Saunders’ company has an international reputation for dealing with the aural challenges not just of numerous modern buildings such as the entrances to hotels and office buildings (he worked on the boardroom in Enron’s  London HQ, for example, and in the end his company was left with an outstanding debt of only £1,500, he told me proudly) but also, most recently, to the possible noise implications from a proposed oil pipe line in Azerbaijan on ancient cave paintings in a part of the countryside it will pass through.

What I didn’t realise as we sat down to lunch in Kensington Place, a restaurant as well known for its continually high noise levels as for the accomplished cooking of my colleague Rowley Leigh, is that Saunders is an enthusiastic cook, describing himself as ‘a bit of a tyrant in my own kitchen with only his 21 year old daughter ever allowed to help,’ and that this was his first visit to what has come to be known by its many regulars as KP.

As we sat down just after 1pm the restaurant was more than half full and already quite noisy – something Saunders chose to explain even before I could him ask any questions. “Perhaps, not surprisingly, it’s the acoustics I notice first whenever I walk into any building. Others may look at the space and find particular charms but I am always struck right away by whether a building is acoustically good or not. And it is trying to convince my clients of this, and its importance on those who will use the building in the future, that is my biggest professional challenge and frustration.”

“But let me start with a few generalisations. The most important is that given the number of people who are already in this space, and I reckon that there must be about 80 or more, whatever they were doing in here would generate a pretty high level of noise. It is not like this simply because it is a restaurant. The most influential factor in the noise level here and in so many other restaurants is the space and the proximity of so many tables within it. The restaurateur has done this not just to create an ambience by allowing as many people to see one another as possible but also for sound financial reasons which I fully appreciate. If you were to halve the tables in here you would halve the volume but you would have to double the prices, I expect. But the effect would be significant. I reckon with half the tables in here you would cut the noise level by 10/15 decibels which is about what you achieve when you close the front door of your house on the traffic noise outside.”
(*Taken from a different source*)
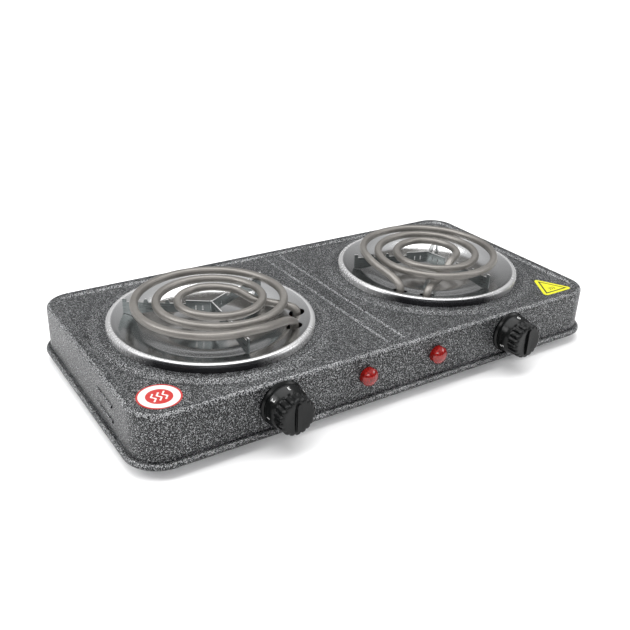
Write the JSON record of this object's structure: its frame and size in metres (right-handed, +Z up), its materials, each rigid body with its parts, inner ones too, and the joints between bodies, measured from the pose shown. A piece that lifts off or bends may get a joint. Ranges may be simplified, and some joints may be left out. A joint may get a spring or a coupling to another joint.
{
  "type": "hot plate burner",
  "caption": "Portable countertop electric hot plate with open spiral elements over bright drip pans, front control knobs and pilot lamps.",
  "frame": {"origin": "centre of the outline's bounding box, knobs and cord gland included, on the surface the feet stand on", "axes": "+Z up, -Y towards the knobs (the front), +X to the right as the user faces the knobs"},
  "size_m": [0.4886, 0.2704, 0.0781],
  "materials": {
    "enamel": "metallic grey paint, semi gloss",
    "pan_chrome": "bright plated",
    "sheath": "matt alloy sheath",
    "zinc": "zinc plated",
    "black_plastic": "moulded phenolic",
    "rubber": "matt",
    "ceramic": "unglazed steatite",
    "brass": "plain",
    "lamp_red": "clear red",
    "wire_sleeve": "glass sleeve",
    "label_red": "printed film",
    "label_yellow": "printed film"
  },
  "bodies": {
    "base": {"housing": "enamel", "base_plate": "zinc", "base_screws": "zinc", "rubber_feet": "rubber", "foot_screws": "zinc", "left_drip_pan": "pan_chrome", "right_drip_pan": "pan_chrome", "left_element": "sheath", "right_element": "sheath", "left_support_yoke": "zinc", "right_support_yoke": "zinc", "left_support_arm": "zinc", "right_support_arm": "zinc", "left_terminal_ceramic": "ceramic", "right_terminal_ceramic": "ceramic", "left_terminal_pins": "zinc", "right_terminal_pins": "zinc", "left_terminal_bracket": "zinc", "right_terminal_bracket": "zinc", "bracket_screws": "zinc", "left_knob_bezel": "black_plastic", "right_knob_bezel": "black_plastic", "left_thermostat_frame": "zinc", "right_thermostat_frame": "zinc", "left_thermostat_ceramics": "ceramic", "right_thermostat_ceramics": "ceramic", "left_contact_blades": "brass", "right_contact_blades": "brass", "thermostat_screws": "zinc", "left_lamp_lens": "lamp_red", "right_lamp_lens": "lamp_red", "left_lamp_holder": "lamp_red", "right_lamp_holder": "lamp_red", "lamp_clips": "zinc", "cord_gland": "rubber", "mains_terminal_block": "ceramic", "terminal_block_screws": "zinc", "earth_screw": "brass", "supply_wires": "wire_sleeve", "left_burner_wires": "wire_sleeve", "right_burner_wires": "wire_sleeve", "lamp_wires": "wire_sleeve", "caution_label": "label_red", "hot_surface_label": "label_yellow"},
    "left_knob_turning": {"left_knob": "black_plastic", "left_knob_pointer": "black_plastic", "left_thermostat_spindle": "zinc"},
    "left_pin_sliding": {"left_push_pin": "ceramic"},
    "right_knob_turning": {"right_knob": "black_plastic", "right_knob_pointer": "black_plastic", "right_thermostat_spindle": "zinc"},
    "right_pin_sliding": {"right_push_pin": "ceramic"}
  },
  "joints": [
    {"name": "left_knob_turn", "type": "hinge", "parent": "base", "child": "left_knob_turning", "pos_m": [-0.122, -0.1078, 0.035], "axis": [0, 1, 0], "range_deg": [0, 270]},
    {"name": "left_pin_push", "type": "slide", "parent": "base", "child": "left_pin_sliding", "axis": [0, 1, 0], "range_m": [0, 0.0008]},
    {"name": "right_knob_turn", "type": "hinge", "parent": "base", "child": "right_knob_turning", "pos_m": [0.126, -0.1078, 0.035], "axis": [0, 1, 0], "range_deg": [0, 270]},
    {"name": "right_pin_push", "type": "slide", "parent": "base", "child": "right_pin_sliding", "axis": [0, 1, 0], "range_m": [0, 0.0008]}
  ],
  "couplings": [
    {"joint": "left_pin_push", "follows": "left_knob_turn", "m_per_rad": 0.00016976},
    {"joint": "right_pin_push", "follows": "right_knob_turn", "m_per_rad": 0.00016976}
  ]
}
As he tucked into an imaginative first course off the set lunch menu, a salad of wild asparagus and mousseron mushrooms topped with a poached egg, Saunders continued, “But what will happen pretty soon with such a concentration of people as close together as this in a restaurant is that what we refer to as ‘the Cocktail Party Effect’ will take hold. That begins to happen when, invariably induced by a glass of wine or two, people begin to talk louder and louder and then, to make themselves heard against the increasing volume their voices just continue to rise until many of us have to resort, consciously or otherwise, to lip-reading.” Saunders was to be proved right and the second half of our lunch took place against a much noisier background than the first.

Having discovered that Saunders had also been chairman of the Association of Noise Consultants, I asked him what practical advice he could offer to those who wanted to enjoy the conversation as much and as easily as the food and wine.

“The important thing to remember about acoustics is that it is a fairly new profession and I think it is one that is getting a lot of attention at the moment because there is no doubt that as people age their hearing suffers, just as their eyesight does. People suddenly become aware of this and want solutions. But in a restaurant setting these are invariably difficult to introduce effectively because either the architect or the interior designer has not bothered to consider the subject or, if they have, because the restaurateur does not have any budget to deal with what is, in reality, an invisible problem and one that only affects a certain percentage of his customers.”

But would tablecloths, curtains, an abundance of soft furnishings and that old but unscientific tactic of sticking pieces of felt under the restaurant’s tables have any effect I asked Saunders? “On their own each of these has little effect. Collectively, and only collectively, they do help but for example soft floor coverings don’t do much because the floor is then covered by tables which in turn have to be covered by sound absorbent tablecloths to maintain the effect.”

“Let me deal with the physics, briefly. In any room there is direct sound, perceived exclusively by the listener at no more than 1.5 metres from the speaker and at distances greater than this, reverberant sound, which you hear more of the further away you are from the speaker. This combination, plus the consequences of the cocktail party effect, means that the restaurateur is basically up against it. No form of intervention will completely control the problem only make it better although any form of minimalist interior design will only make it worse than it need be.”

“You can only reduce direct sound by putting the listener further from the speaker, the very opposite of why people come to restaurants, or by introducing a screen between them.” Taking my notebook, Saunders drew a diagram of the restaurant with two floor-to-ceiling screens in place, one at either end, which would do just that. “These could be glass but if they were material they would absorb the sound much better as would some banquette seating.”

“The amount of reverberant sound is related to how acoustically hard the surfaces in the restaurant are. Today, most modern interior design invariably incorporates glass, metal and plasterboard which only absorb sound at low frequencies and, unfortunately in the frequencies associated with the intelligibility of speech, these reflect sound almost completely.” To prove his point, Saunders pushed the restaurant’s glass exterior and added “This just bounces the sound round and round.”

“To absorb sound a room needs soft materials and for these to be most effective they need to be on the walls or ceiling where they are uncluttered. Acoustic foams, mineral or rockwool, glass wool (like loft insulation) all have good acoustic absorption, that is they do not reflect much of the sound which hits them and to-day, to make them aesthetically acceptable, they can be placed behind perforated plasterboard, timber or metal panels. Also, again unlike here, anything that the designer or restaurateur can do to diffuse the sound by using the shape of the room, or surfaces within it, to reflect the sound as much as possible and in as many directions as possible will also help. This is the principle used in the design of concert halls and recording studios but contoured artefacts, such as those on the walls of TGI Fridays do the job, too.”

“The moral of all this, “ Saunders concluded with a smile, “is that the old-fashioned Indian restaurant with banquette seating, flock wallpaper and thick velvet curtains gave a much better acoustic environment for eating than so many modern restaurant designs today.”